--- Aim ---
Lift out each line of the data that holds "materials".

--- Information provided ---
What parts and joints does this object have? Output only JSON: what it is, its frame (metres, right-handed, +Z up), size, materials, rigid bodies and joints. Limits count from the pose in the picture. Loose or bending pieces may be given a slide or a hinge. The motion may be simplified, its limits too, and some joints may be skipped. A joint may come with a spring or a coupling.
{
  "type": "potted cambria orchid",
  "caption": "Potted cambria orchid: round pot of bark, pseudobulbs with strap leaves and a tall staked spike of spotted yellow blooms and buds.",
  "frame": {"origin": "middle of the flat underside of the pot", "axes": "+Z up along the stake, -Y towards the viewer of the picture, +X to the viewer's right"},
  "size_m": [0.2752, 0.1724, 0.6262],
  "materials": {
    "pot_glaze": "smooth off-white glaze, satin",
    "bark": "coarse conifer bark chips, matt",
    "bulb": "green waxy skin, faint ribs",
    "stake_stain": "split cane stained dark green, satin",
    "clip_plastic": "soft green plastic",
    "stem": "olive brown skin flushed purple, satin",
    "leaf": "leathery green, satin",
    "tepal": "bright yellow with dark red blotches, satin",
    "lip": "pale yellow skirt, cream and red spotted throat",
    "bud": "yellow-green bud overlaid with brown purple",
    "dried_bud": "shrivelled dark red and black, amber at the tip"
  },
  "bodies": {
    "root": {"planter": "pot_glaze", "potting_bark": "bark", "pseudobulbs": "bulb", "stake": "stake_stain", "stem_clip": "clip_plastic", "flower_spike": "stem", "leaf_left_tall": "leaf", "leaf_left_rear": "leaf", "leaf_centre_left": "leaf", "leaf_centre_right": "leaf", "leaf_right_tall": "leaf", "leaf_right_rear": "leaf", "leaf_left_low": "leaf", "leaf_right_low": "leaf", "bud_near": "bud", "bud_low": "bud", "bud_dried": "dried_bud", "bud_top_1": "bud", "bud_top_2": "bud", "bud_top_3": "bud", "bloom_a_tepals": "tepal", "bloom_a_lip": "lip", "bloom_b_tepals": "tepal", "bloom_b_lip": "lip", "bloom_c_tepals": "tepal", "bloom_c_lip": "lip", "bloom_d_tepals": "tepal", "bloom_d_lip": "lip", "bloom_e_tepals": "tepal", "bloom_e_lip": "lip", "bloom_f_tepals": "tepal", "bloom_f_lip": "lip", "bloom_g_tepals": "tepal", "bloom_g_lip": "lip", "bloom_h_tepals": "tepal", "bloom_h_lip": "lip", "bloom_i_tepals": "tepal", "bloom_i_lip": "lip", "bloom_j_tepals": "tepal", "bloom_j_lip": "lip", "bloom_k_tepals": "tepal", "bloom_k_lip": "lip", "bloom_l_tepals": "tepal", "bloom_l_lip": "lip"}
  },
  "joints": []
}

--- Exercise answer ---
What parts and joints does this object have? Output only JSON: what it is, its frame (metres, right-handed, +Z up), size, materials, rigid bodies and joints. Limits count from the pose in the picture. Loose or bending pieces may be given a slide or a hinge. The motion may be simplified, its limits too, and some joints may be skipped. A joint may come with a spring or a coupling.
  "materials": {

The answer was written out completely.